Los pueblos del barranco del río Poqueira, de aspecto moruno y sufijo mozárabe que suena a gallego, dejaron atrás su atrofia y su legendaria condición de soledades inaccesibles. Para mayor suerte de sus habitantes y de los turistas, porque Bubión, Capileira y Pampaneira son la estampa elegante de la comarca y se me alcanzan los inconvenientes de haber tenido que subir hasta aquí a lomos de burro: estamos abiertos a correr aventuras, pero abreviando la angustia. Como la Alpujarra es tierra quebrada, la orografía manda: los tres se descuelgan por debajo del Mulhacén y del Veleta escalonando una maraña de casas blancas que parece dispuesta a rodar por la pendiente en cualquier instante. Calles un poco absurdas de tan estrechas y empinadas, pueblos de los que el ojo nunca se cansa pero que ponen a prueba las piernas. Más arriba en las alturas, dominando los abismos de los 1.500, se encuentra Trevélez, en tiempos pasados el pueblo jamonero más famoso del país.
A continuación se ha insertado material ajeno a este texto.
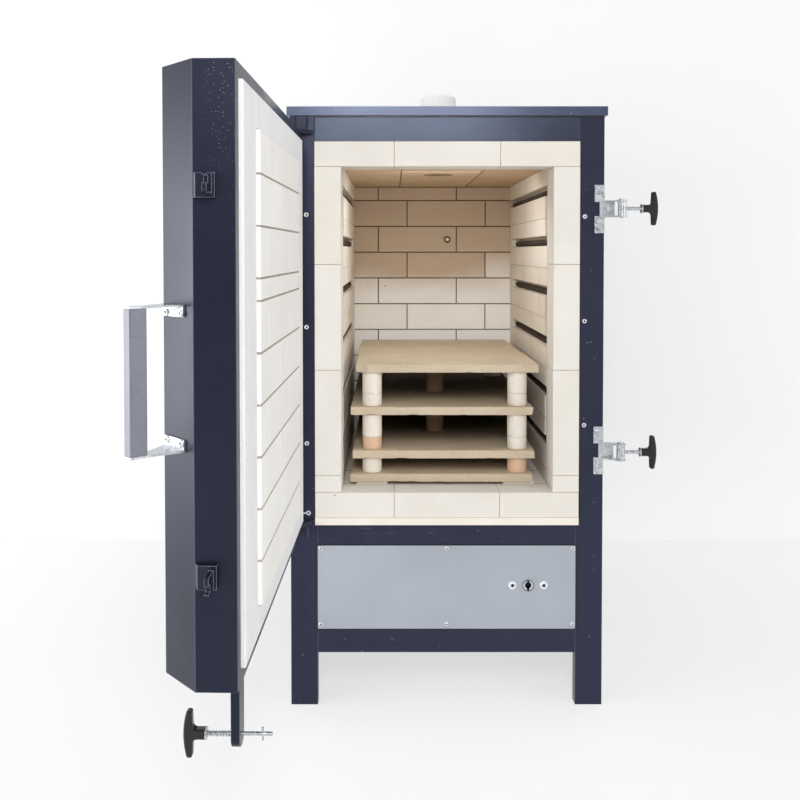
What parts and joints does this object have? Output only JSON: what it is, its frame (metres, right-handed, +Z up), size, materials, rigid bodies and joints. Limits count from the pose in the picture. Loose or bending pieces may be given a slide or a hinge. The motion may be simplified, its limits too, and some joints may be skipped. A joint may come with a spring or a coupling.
{
  "type": "front-loading pottery kiln",
  "caption": "Front-loading electric pottery kiln on legs, brick-lined chamber with shelves, side-hinged door with swing-bolt latches, handle and interlock key.",
  "frame": {"origin": "on the floor under the middle of the whole outline, with the door standing open", "axes": "+Z up, +Y from the front into the chamber, +X to the right seen from the front"},
  "size_m": [0.9216, 1.6656, 1.3822],
  "materials": {
    "body_paint": "satin dark blue-grey enamel",
    "panel_paint": "satin silver-grey enamel",
    "zinc": "bright zinc plate",
    "bare_steel": "mill finish",
    "grip": "satin grey",
    "black_plastic": "moulded black",
    "grey_plastic": "moulded dark grey",
    "firebrick": "porous insulating firebrick",
    "fibre": "pressed ceramic fibre",
    "kiln_shelf": "cordierite, washed and fired",
    "porcelain": "white glazed",
    "element_wire": "oxidised dark",
    "brass": "plain",
    "bung_clay": "fired fireclay"
  },
  "bodies": {
    "kiln": {"back_bricks": "firebrick", "back_cover": "body_paint", "backing_boards": "fibre", "cable_gland": "black_plastic", "elements": "element_wire", "front_beams": "body_paint", "front_columns": "body_paint", "front_screws": "zinc", "header": "body_paint", "hearth_bricks": "firebrick", "hinge_lugs": "body_paint", "interlock_switch": "grey_plastic", "jamb_bricks": "firebrick", "keyhole_plate": "zinc", "latch_brackets": "zinc", "latch_flange_bolts": "zinc", "lid": "body_paint", "lintel_bricks": "firebrick", "pivot_pins": "zinc", "rear_posts": "body_paint", "roof_bricks": "firebrick", "service_panel": "panel_paint", "shelf_1": "kiln_shelf", "shelf_2": "kiln_shelf", "shelf_3": "kiln_shelf", "shelf_props": "kiln_shelf", "shelf_top": "kiln_shelf", "side_panels": "body_paint", "sill_bricks": "firebrick", "sill_fibre": "fibre", "terminal_bushes": "porcelain", "terminal_clamps": "brass", "thermocouple": "porcelain", "trays_and_bearers": "bare_steel", "vent_collar": "bung_clay", "wall_bricks_left": "firebrick", "wall_bricks_right": "firebrick"},
    "door": {"door_casing": "body_paint", "door_bricks": "firebrick", "door_rim_fibre": "fibre", "door_board": "fibre", "keepers": "body_paint", "handle_grip": "grip", "handle_arms": "zinc", "handle_screws": "zinc", "key_post": "body_paint", "hinge_knuckles": "body_paint"},
    "key_plunger": {"key_washer": "zinc", "key_spring": "zinc"},
    "key": {"key_rod": "zinc", "key_tee": "black_plastic"},
    "latch_high": {"latch_bolt_high": "zinc"},
    "latch_high_washer": {"latch_washer_high": "zinc"},
    "latch_high_tee": {"latch_tee_high": "black_plastic"},
    "latch_low": {"latch_bolt_low": "zinc"},
    "latch_low_washer": {"latch_washer_low": "zinc"},
    "latch_low_tee": {"latch_tee_low": "black_plastic"},
    "vent_bung": {"vent_bung": "bung_clay"},
    "switch_plunger": {"switch_plunger": "grey_plastic"}
  },
  "joints": [
    {"name": "door_hinge", "type": "hinge", "parent": "kiln", "child": "door", "pos_m": [-0.34249, -0.10072, 0.83185], "axis": [0, 0, 1], "range_deg": [-75, 91.18]},
    {"name": "key_push", "type": "slide", "parent": "door", "child": "key_plunger", "axis": [0.9998, -0.0206, 0], "range_m": [0, 0.0155], "stiffness_N_per_m": 300, "deforming": ["key_spring"]},
    {"name": "key_turn", "type": "hinge", "parent": "key_plunger", "child": "key", "pos_m": [-0.35341, -0.63061, 0.266], "axis": [0.9998, -0.0206, 0], "range_deg": [0, 90]},
    {"name": "latch_high_swing", "type": "hinge", "parent": "kiln", "child": "latch_high", "pos_m": [0.38451, -0.06072, 1.091], "axis": [0, 0, 1], "range_deg": [-90, 30]},
    {"name": "latch_high_travel", "type": "slide", "parent": "latch_high", "child": "latch_high_washer", "axis": [-1, 0, 0], "range_m": [0, 0.005]},
    {"name": "latch_high_turn", "type": "hinge", "parent": "latch_high_washer", "child": "latch_high_tee", "pos_m": [0.40851, -0.06072, 1.091], "axis": [-1, 0, 0], "range_deg": [0, 1440]},
    {"name": "latch_low_swing", "type": "hinge", "parent": "kiln", "child": "latch_low", "pos_m": [0.38451, -0.06072, 0.564], "axis": [0, 0, 1], "range_deg": [-90, 30]},
    {"name": "latch_low_travel", "type": "slide", "parent": "latch_low", "child": "latch_low_washer", "axis": [-1, 0, 0], "range_m": [0, 0.005]},
    {"name": "latch_low_turn", "type": "hinge", "parent": "latch_low_washer", "child": "latch_low_tee", "pos_m": [0.40851, -0.06072, 0.564], "axis": [-1, 0, 0], "range_deg": [0, 1440]},
    {"name": "bung_lift", "type": "slide", "parent": "kiln", "child": "vent_bung", "axis": [0, 0, 1], "range_m": [0, 0.25]},
    {"name": "switch_press", "type": "slide", "parent": "kiln", "child": "switch_plunger", "axis": [0, 1, 0], "range_m": [0, 0.003], "stiffness_N_per_m": 200}
  ],
  "couplings": [
    {"joint": "latch_high_travel", "follows": "latch_high_turn", "m_per_rad": 0.00019894},
    {"joint": "latch_low_travel", "follows": "latch_low_turn", "m_per_rad": 0.00019894}
  ]
}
Lo malo del sur es que está bastante lejos del norte, así que debo agradecer a la lluvia su inestimable presencia, que nos ha evitado la incomodidad de disfrutar completando el recorrido. Meses llevaba sin dejarse ver, cuenta la gente. Meses, insisto, pero algunos somos de natural afortunados y podemos presumir de haber gozado de ella en la primera visita. Y no una modesta llovizna al alcance de cualquier infeliz, no, lluvia violenta, torrencial, de esas que hablan los libros y ocurren una vez cada cinco o seis lustros. Todos aspiramos a verla arruinar nuestro viaje algún día, pero sólo los elegidos damos en lograrlo.